What is required -
Both end lines count: copy exactly from the line that contains "104 of scene.py. More parts follow." to the line that contains "FOIL_GAP = 0.01 * MM", and only those lines.

Dataset records -
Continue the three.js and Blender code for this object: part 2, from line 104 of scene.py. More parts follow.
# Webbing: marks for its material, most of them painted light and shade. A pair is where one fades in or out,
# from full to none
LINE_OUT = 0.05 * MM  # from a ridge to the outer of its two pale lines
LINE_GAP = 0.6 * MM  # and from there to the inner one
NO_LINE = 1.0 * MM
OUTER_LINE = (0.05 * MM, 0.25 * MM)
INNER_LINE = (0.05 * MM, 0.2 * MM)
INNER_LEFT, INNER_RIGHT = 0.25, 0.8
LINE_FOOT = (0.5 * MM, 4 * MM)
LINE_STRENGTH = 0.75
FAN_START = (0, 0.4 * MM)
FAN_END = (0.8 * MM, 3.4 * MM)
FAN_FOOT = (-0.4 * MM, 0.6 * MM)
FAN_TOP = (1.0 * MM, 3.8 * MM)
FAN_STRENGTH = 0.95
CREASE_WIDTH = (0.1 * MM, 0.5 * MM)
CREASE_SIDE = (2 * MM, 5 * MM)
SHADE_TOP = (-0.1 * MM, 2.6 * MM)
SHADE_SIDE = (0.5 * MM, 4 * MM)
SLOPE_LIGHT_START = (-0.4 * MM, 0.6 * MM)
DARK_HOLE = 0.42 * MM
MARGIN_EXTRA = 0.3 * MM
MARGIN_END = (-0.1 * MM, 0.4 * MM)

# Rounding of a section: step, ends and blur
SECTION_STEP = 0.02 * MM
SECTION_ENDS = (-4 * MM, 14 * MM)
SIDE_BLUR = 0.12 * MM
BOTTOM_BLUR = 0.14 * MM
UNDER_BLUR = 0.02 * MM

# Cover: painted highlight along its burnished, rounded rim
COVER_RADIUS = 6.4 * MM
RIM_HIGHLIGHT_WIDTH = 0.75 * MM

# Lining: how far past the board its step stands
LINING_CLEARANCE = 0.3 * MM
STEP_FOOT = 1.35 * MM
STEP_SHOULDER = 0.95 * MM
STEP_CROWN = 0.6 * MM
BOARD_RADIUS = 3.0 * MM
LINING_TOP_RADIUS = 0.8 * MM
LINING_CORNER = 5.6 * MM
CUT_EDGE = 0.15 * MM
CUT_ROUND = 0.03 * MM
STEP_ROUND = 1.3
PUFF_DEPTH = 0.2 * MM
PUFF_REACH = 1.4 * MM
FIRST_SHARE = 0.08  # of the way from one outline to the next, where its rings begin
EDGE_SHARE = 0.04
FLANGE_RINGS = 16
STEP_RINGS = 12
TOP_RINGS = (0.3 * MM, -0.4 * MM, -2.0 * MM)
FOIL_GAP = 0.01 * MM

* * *

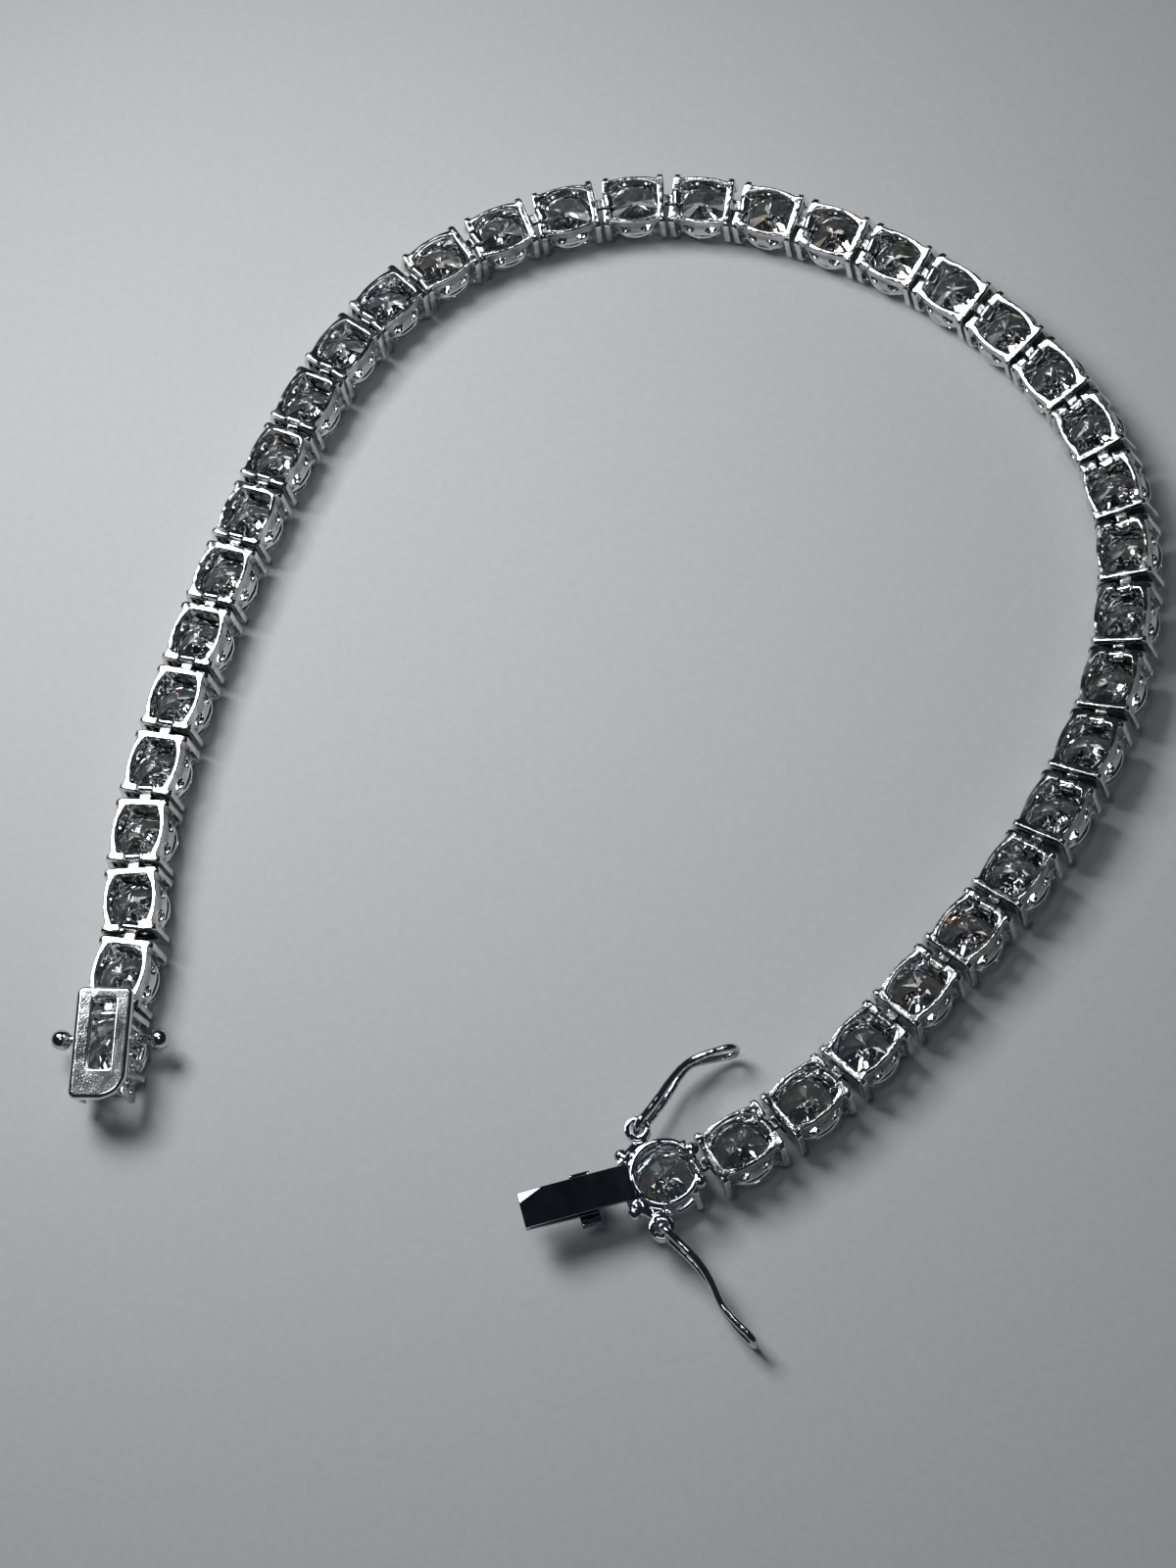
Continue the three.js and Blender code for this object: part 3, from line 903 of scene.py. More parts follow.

Response -
Continue the three.js and Blender code for this object: part 2, from line 104 of scene.py. More parts follow.
# Webbing: marks for its material, most of them painted light and shade. A pair is where one fades in or out,
# from full to none
LINE_OUT = 0.05 * MM  # from a ridge to the outer of its two pale lines
LINE_GAP = 0.6 * MM  # and from there to the inner one
NO_LINE = 1.0 * MM
OUTER_LINE = (0.05 * MM, 0.25 * MM)
INNER_LINE = (0.05 * MM, 0.2 * MM)
INNER_LEFT, INNER_RIGHT = 0.25, 0.8
LINE_FOOT = (0.5 * MM, 4 * MM)
LINE_STRENGTH = 0.75
FAN_START = (0, 0.4 * MM)
FAN_END = (0.8 * MM, 3.4 * MM)
FAN_FOOT = (-0.4 * MM, 0.6 * MM)
FAN_TOP = (1.0 * MM, 3.8 * MM)
FAN_STRENGTH = 0.95
CREASE_WIDTH = (0.1 * MM, 0.5 * MM)
CREASE_SIDE = (2 * MM, 5 * MM)
SHADE_TOP = (-0.1 * MM, 2.6 * MM)
SHADE_SIDE = (0.5 * MM, 4 * MM)
SLOPE_LIGHT_START = (-0.4 * MM, 0.6 * MM)
DARK_HOLE = 0.42 * MM
MARGIN_EXTRA = 0.3 * MM
MARGIN_END = (-0.1 * MM, 0.4 * MM)

# Rounding of a section: step, ends and blur
SECTION_STEP = 0.02 * MM
SECTION_ENDS = (-4 * MM, 14 * MM)
SIDE_BLUR = 0.12 * MM
BOTTOM_BLUR = 0.14 * MM
UNDER_BLUR = 0.02 * MM

# Cover: painted highlight along its burnished, rounded rim
COVER_RADIUS = 6.4 * MM
RIM_HIGHLIGHT_WIDTH = 0.75 * MM

# Lining: how far past the board its step stands
LINING_CLEARANCE = 0.3 * MM
STEP_FOOT = 1.35 * MM
STEP_SHOULDER = 0.95 * MM
STEP_CROWN = 0.6 * MM
BOARD_RADIUS = 3.0 * MM
LINING_TOP_RADIUS = 0.8 * MM
LINING_CORNER = 5.6 * MM
CUT_EDGE = 0.15 * MM
CUT_ROUND = 0.03 * MM
STEP_ROUND = 1.3
PUFF_DEPTH = 0.2 * MM
PUFF_REACH = 1.4 * MM
FIRST_SHARE = 0.08  # of the way from one outline to the next, where its rings begin
EDGE_SHARE = 0.04
FLANGE_RINGS = 16
STEP_RINGS = 12
TOP_RINGS = (0.3 * MM, -0.4 * MM, -2.0 * MM)
FOIL_GAP = 0.01 * MM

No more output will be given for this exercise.